### Given records
-.-.-
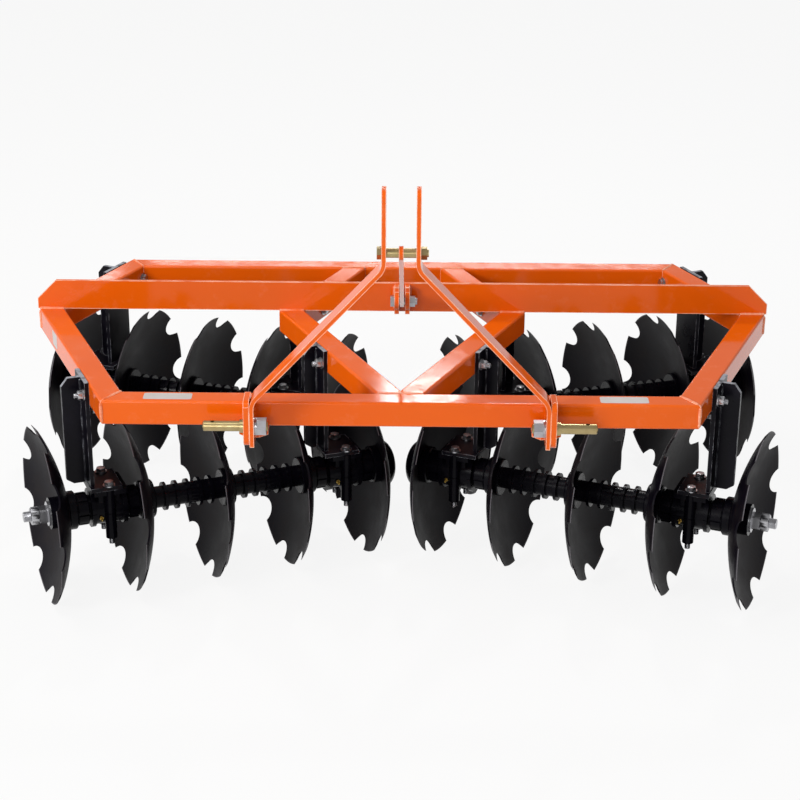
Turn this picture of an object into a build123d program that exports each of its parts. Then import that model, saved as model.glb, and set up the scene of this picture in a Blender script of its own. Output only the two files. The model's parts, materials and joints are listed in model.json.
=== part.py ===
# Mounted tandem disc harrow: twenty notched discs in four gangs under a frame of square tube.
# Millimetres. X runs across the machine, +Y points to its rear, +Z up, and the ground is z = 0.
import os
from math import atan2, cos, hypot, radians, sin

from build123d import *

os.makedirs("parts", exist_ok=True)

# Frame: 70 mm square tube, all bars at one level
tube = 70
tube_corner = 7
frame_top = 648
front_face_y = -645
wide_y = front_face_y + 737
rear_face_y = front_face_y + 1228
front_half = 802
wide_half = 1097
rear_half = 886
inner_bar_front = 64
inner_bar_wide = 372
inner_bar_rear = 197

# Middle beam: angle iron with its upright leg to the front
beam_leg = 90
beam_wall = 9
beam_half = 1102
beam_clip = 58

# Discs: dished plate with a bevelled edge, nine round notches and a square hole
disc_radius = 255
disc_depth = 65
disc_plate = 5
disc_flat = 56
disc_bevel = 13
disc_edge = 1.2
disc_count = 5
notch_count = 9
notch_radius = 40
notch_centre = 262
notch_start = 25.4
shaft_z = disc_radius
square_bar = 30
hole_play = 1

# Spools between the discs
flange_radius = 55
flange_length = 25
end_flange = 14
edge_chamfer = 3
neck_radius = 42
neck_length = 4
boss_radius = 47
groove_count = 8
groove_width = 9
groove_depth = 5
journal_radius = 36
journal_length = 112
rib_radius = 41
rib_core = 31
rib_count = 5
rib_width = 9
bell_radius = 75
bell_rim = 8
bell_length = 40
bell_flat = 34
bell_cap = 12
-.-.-
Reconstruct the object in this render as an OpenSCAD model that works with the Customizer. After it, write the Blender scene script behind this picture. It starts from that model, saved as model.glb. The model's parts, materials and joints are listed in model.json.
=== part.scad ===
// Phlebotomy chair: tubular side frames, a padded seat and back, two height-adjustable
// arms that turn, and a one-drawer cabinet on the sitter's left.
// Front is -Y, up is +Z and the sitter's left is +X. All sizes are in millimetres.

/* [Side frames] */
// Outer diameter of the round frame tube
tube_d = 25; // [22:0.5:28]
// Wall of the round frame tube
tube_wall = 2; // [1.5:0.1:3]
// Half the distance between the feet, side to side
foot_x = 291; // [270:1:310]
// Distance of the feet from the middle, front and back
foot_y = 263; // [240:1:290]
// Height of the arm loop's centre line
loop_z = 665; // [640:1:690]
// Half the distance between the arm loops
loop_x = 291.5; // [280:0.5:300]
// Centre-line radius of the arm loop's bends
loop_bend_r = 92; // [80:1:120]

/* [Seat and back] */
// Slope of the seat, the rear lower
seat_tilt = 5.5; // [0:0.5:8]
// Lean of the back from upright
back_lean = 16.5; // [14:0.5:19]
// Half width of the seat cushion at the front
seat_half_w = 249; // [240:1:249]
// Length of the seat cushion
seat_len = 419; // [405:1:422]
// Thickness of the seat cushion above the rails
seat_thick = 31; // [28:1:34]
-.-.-
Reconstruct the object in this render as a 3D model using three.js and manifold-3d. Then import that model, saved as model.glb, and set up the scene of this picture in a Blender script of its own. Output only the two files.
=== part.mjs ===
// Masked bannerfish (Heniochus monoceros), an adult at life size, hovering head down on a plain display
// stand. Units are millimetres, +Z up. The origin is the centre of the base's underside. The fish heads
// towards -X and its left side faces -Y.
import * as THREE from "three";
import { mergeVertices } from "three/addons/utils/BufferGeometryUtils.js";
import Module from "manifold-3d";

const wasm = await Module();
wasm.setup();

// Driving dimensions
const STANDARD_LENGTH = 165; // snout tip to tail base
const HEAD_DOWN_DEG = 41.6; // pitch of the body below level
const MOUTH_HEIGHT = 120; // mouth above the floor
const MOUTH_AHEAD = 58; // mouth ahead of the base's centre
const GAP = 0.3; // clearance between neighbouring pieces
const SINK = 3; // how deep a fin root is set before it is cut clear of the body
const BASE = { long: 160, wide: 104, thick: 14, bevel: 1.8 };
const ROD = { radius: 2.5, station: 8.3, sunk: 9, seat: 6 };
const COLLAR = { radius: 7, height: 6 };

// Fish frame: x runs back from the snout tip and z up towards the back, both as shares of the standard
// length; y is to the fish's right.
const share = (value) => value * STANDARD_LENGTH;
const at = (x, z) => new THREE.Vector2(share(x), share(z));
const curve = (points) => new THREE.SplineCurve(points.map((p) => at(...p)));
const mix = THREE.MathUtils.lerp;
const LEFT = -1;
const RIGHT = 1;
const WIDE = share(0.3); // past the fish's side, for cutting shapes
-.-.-
Extract the lines of the preceding material that run from the line with "Turn this picture" through the line with "inner_bar_rear = 197", inclusive, reproducing them exactly and adding nothing.

Turn this picture of an object into a build123d program that exports each of its parts. Then import that model, saved as model.glb, and set up the scene of this picture in a Blender script of its own. Output only the two files. The model's parts, materials and joints are listed in model.json.
=== part.py ===
# Mounted tandem disc harrow: twenty notched discs in four gangs under a frame of square tube.
# Millimetres. X runs across the machine, +Y points to its rear, +Z up, and the ground is z = 0.
import os
from math import atan2, cos, hypot, radians, sin

from build123d import *

os.makedirs("parts", exist_ok=True)

# Frame: 70 mm square tube, all bars at one level
tube = 70
tube_corner = 7
frame_top = 648
front_face_y = -645
wide_y = front_face_y + 737
rear_face_y = front_face_y + 1228
front_half = 802
wide_half = 1097
rear_half = 886
inner_bar_front = 64
inner_bar_wide = 372
inner_bar_rear = 197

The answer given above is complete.